When it comes to "what" to monitor, many usual suspects already posted in this thread, so in an attempt not to repeat what's there already, I will mention just the following (will somewhat assume Linux/systemd):
- systemd unit failures - I install a global OnFailure hook that applies for all the units, to trigger an alert via a mechanism of choice for a given system,
- restarts of key services - you typically don't want to miss those, but if they are silent, then you quite likely will,
- netfilter reconfigurations - nftables cli has useful `monitor` subcommand for this,
- unexpected ingress or egress connection attempts,
- connections from unknown/unexpected networks (if can't just outright block them for any reason).
Can I bother you for a rough how wrt unexpected ingress/egress and unknown connections?
I'm not aware of any tooling that'd enable such monitoring without massively impacting performance - but I'm not particularly knowledgeable in this field either.
Just from someone that'd be interested to improve my monitoring on my homelab server
You are right, there is a performance and resources aspect to this.
When I've given those two particular monitoring examples, I should probably put more emphasis on the word "unexpected", which by its nature reduces cost close to zero for day to day operations. A problem may occur if something wrong is not only actually happening, but also on a massive scale, in which case paying a price for a short moment hopefully makes sense. Although cost benefit ratio may vary, depending on the specifics, sure.
Just to illustrate the point, staying in the context of the transport layer. Let's say I don't expect a particular db server inside internal network to make egress connections to anything other than:
- a local http proxy server to port x1 to fetch os updates and push to external db backups (yes, this proxy then needs source/target policy rules and logging for this http traffic, but that's the same idea, just on the higher layer),
- a local backup server to port x2 to push internal backups,
- a local time server to port x3 for time sync,
- and a local monitoring server to port x4 for logs forwarding.
Depending on the specifics, I may not even need outgoing DNS traffic.
For ingress, I may expect the following connections only:
- to port y1 for db replication, but only from the server running authoritative hot standby,
- to port y2 for SSH access, but only from a set of local bastion hosts,
- to port y3 for metrics pooling, but only from local metric servers.

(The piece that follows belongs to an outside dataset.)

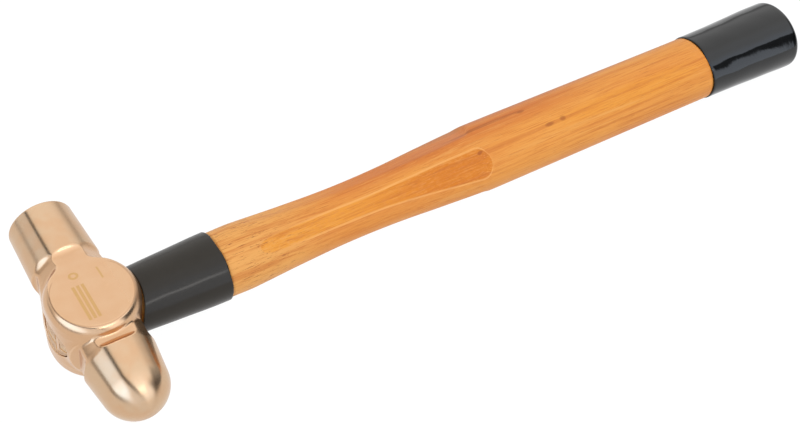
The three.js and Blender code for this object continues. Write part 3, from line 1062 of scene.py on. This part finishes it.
head = make_head()
handle = make_handle()
eye_wedge, cross_wedges = make_wedges()
sleeve = make_sleeve()
dip = make_dip()

head.data.materials.append(bronze("bronze_satin", False))
head.data.materials.append(bronze("bronze_turned", True))
handle.data.materials.append(hickory("hickory_lacquered"))
handle.data.materials.append(end_wood("hickory_end_grain", False))
eye_wedge.data.materials.append(end_wood("wedge_wood_sawn", True))
sleeve.data.materials.append(rubber("sleeve_rubber_matt"))
dip.data.materials.append(dip_coat("dip_coat_gloss"))
wedge_bronze = bronze("wedge_bronze_dull", False)
for cross in cross_wedges:
    cross.data.materials.append(wedge_bronze)

for face in handle.data.polygons:
    centre = (face.center - EYE) / MM
    on_crown = math.hypot(centre.x, centre.y) > -TENON_END_X - 0.2
    if on_crown and centre.x < 0:
        face.material_index = 1
        face.use_smooth = False

for piece, slot, node in (
    (head, "bronze", "hammer_head"),
    (handle, "hickory", "handle"),
    (eye_wedge, "wedge_wood", "eye_wedge"),
    (cross_wedges[0], "wedge_bronze", "cross_wedge_near"),
    (cross_wedges[1], "wedge_bronze", "cross_wedge_far"),
    (sleeve, "sleeve_rubber", "overstrike_sleeve"),
    (dip, "dip_coat", "butt_dip"),
):
    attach(piece, "root")
    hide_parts(node)


# ---------- stage, light and camera ----------

def make_floor():
    """A pale sheet that runs out of view, so that it reads as a plain white ground."""
    mesh = bpy.data.meshes.new("floor")
    reach = 12.0
    corners = [(-reach, -reach, 0), (reach, -reach, 0), (reach, reach, 0), (-reach, reach, 0)]
    mesh.from_pydata(corners, [], [(0, 1, 2, 3)])
    floor = link_object("floor", mesh)
    floor.location.z = cad_low.z
    material, t = new_material("floor_pale")
    surface(
        t,
        Base_Color=(0.06, 0.06, 0.06, 1),
        Roughness=0.9,
        Specular_IOR_Level=0.0,
        Emission_Color=(1, 1, 1, 1),
        Emission_Strength=0.97,
    )
    mesh.materials.append(material)


CEILING_LEVEL = 1.3
PANEL_LEVEL = 0.92
STRIP_LEVEL = 4.5
NEUTRAL_LIGHT = (1, 1, 1, 1)
COOL_LIGHT = (0.75, 1.0, 1.38, 1)


def make_world():
    """A studio round the hammer, which only its reflections and shading show.

    Regions are shares of the direction: lean_x and lean_y on a plane overhead, across on a wall
    at the near side. Each step runs between two of those shares.
    """
    world = bpy.data.worlds.new("studio")
    world.use_nodes = True
    bpy.context.scene.world = world
    t = Tree(world.node_tree)
    x, y, z = split(t, t.add("ShaderNodeTexCoord").outputs["Generated"])
    up = t.math("MAXIMUM", z, 0.004)
    lean_x = t.math("DIVIDE", x, up)
    lean_y = t.math("DIVIDE", y, up)
    across = t.math("DIVIDE", x, t.math("MAXIMUM", t.math("MULTIPLY", y, -1.0), 0.02))
    seam = t.math("ADD", lean_x, t.times(lean_y, 0.2))

    # a wide softbox overhead, brighter toward the near side
    near_glow = t.times(t.within(lean_y, 0.3, -0.1), 0.2)
    nearer_glow = t.times(t.within(lean_y, -0.2, -0.7), 0.3)
    ceiling = t.math("ADD", CEILING_LEVEL, t.math("ADD", near_glow, nearer_glow))

    # a second panel beyond the seam, on the head's side
    left = t.within(seam, -0.50, -0.54)
    hot = t.times(t.within(x, -0.40, -0.72), t.within(y, 0.42, 0.12), t.within(z, 0.16, 0.26), 1.6)
    panel = t.math("ADD", PANEL_LEVEL, hot)
    panel = t.math("MAXIMUM", panel, t.times(t.within(y, 0.2, -0.1), 1.25))

    # a narrow bright strip at the near side
    strip = t.times(
        t.within(lean_y, -1.06, -1.12),
        t.within(lean_y, -1.40, -1.34),
        t.within(lean_x, -0.5, -0.3),
        t.within(lean_x, 0.6, 0.4),
    )

    # dark flags: a near one, the gap along the seam, low on the left, the right and the rear
    flag = t.times(t.within(across, 0.80, 0.88), t.within(lean_y, -0.74, -0.80))
    gap = t.times(t.within(seam, -0.72, -0.60), t.within(seam, -0.41, -0.45), t.within(z, 0.1, 0.3))
    low_left = t.times(
        t.within(x, -0.60, -0.85), t.within(z, 0.24, 0.16), t.within(z, -0.15, -0.02)
    )
    right = t.times(
        t.within(lean_x, 0.9, 1.7), t.within(y, 0.35, 0.05), t.within(across, 0.8, 1.1)
    )
    rear = t.times(t.within(lean_x, 1.0, 6.0), t.within(y, 0.05, 0.35))

    light = t.math("ADD", ceiling, t.times(left, t.math("SUBTRACT", panel, ceiling)))
    light = t.math("ADD", light, t.times(strip, STRIP_LEVEL))
    for shade, depth in ((flag, 0.9), (gap, 0.97), (low_left, 0.55), (right, 0.7), (rear, 0.55)):
        light = t.times(light, t.math("SUBTRACT", 1.0, t.times(shade, depth)))

    # the brightest parts are cooler, except the strip
    cool_panel = t.times(left, t.within(panel, 1.2, 2.2))
    cool_ceiling = t.times(
        t.within(ceiling, 1.3, 1.9), t.math("SUBTRACT", 0.35, t.times(strip, 0.35))
    )
    tint = t.mix(t.math("MAXIMUM", cool_panel, cool_ceiling), NEUTRAL_LIGHT, COOL_LIGHT)
    seen = t.add("ShaderNodeLightPath").outputs["Is Camera Ray"]
    studio = t.add("ShaderNodeBackground", {"Color": tint, "Strength": light})
    backdrop = t.add("ShaderNodeBackground", {"Color": NEUTRAL_LIGHT, "Strength": 1.0})
    both = t.add("ShaderNodeMixShader", {0: seen, 1: studio.outputs[0], 2: backdrop.outputs[0]})
    t.add("ShaderNodeOutputWorld", {"Surface": both.outputs[0]})


def add_fill(name, at, size, power):
    """A soft area light that shades matt surfaces and isn't mirrored in polished ones."""
    data = bpy.data.lights.new(name, "AREA")
    data.shape = "SQUARE"
    data.size = size
    data.energy = power
    lamp = link_object(name, data)
    lamp.location = at
    lamp.rotation_mode = "QUATERNION"
    lamp.rotation_quaternion = Vector(at).to_track_quat("Z", "Y")
    lamp.visible_glossy = False
    lamp.visible_camera = False


VIEW_AZIMUTH = math.radians(-39.86)
VIEW_ELEVATION = math.radians(51.21)
VIEW_ROLL = math.radians(10.12)
CAMERA_FROM_EYE = Vector((-0.11915, -0.3032, 0.4760))
CAMERA_LENS = 69.8
CAMERA_SENSOR_WIDTH = 36.0


def make_camera():
    """The camera above the head's near side, looking down along the handle and rolled a little."""
    data = bpy.data.cameras.new("camera")
    data.lens = CAMERA_LENS
    data.sensor_width = CAMERA_SENSOR_WIDTH
    data.clip_start = 0.01
    camera = link_object("camera", data)
    a, e, r = VIEW_AZIMUTH, VIEW_ELEVATION, VIEW_ROLL
    back = Vector((math.sin(a) * math.cos(e), -math.cos(a) * math.cos(e), math.sin(e)))
    level = Vector((math.cos(a), math.sin(a), 0))
    up = back.cross(level)
    right = level * math.cos(r) + up * math.sin(r)
    up = up * math.cos(r) - level * math.sin(r)
    turn = Matrix((right, up, back)).transposed().to_4x4()
    camera.matrix_world = Matrix.Translation(EYE + CAMERA_FROM_EYE) @ turn
    bpy.context.scene.camera = camera


make_floor()
make_world()
add_fill("fill_above", (-0.1, -0.35, 1.1), size=1.2, power=3.0)
make_camera()
bpy.context.scene.view_settings.view_transform = "Standard"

In the case as above, I would log any other egress or ingress attempts to this host. I can do it with some sanity, because those would be, if at all, a low frequency events stemming from some misconfiguration on my part (VERY good way for detecting those), some software exposing unexpected (to me) behavior by design, important misconceptions in my mental model of this network as a whole, or an actual intentional unauthorized attempt (hopefully never!). In all of those cases I want to know and intervene, if only to update whitelisting setup or maybe reduce logging severity of some events, if they are rare and interesting enough that I can still accept logging them.
On the other hand, If I were to directly expose something to the public internet, as a rule of thumb, I would not log every connection attempt to every port, as those would be more or less constant and more than "expected".
As for the tooling, I believe anything that you use for traffic policing will do, as under those particular assumptions we don't need to chase any unusual performance characteristics.
For example, in the context of Linux and netfilter, you can put a logging-only rule at the end of related chain with default drop policy set and have some useful semantics in the message contents, so that logs monitoring will be easier to configure to catch those up, categorize (direction, severity, class, ...) and act upon it (alerting).
And when it comes to monitoring and logging around relatively high volume, "expected" network traffic (I'm taking a guess you were thinking about something like port 22 on your homelab perimeter as an example), I guess you either don't do it at all, or it's crucial enough that you have (1) compute resources to do it and, equally important, (2) a good idea what to actually do with this data. And then you probably enter into the space of network IDS, IPS, SIEM, WAF and similar acronyms, inspecting application layer traffic etc, but I don't have enough experience to recommend anything particular here.
- systemd unit failures - I install a global OnFailure hook that applies for all the units, to trigger an alert via a mechanism of choice for a given system,
- restarts of key services - you typically don't want to miss those, but if they are silent, then you quite likely will,
- netfilter reconfigurations - nftables cli has useful `monitor` subcommand for this,
- unexpected ingress or egress connection attempts,
- connections from unknown/unexpected networks (if can't just outright block them for any reason).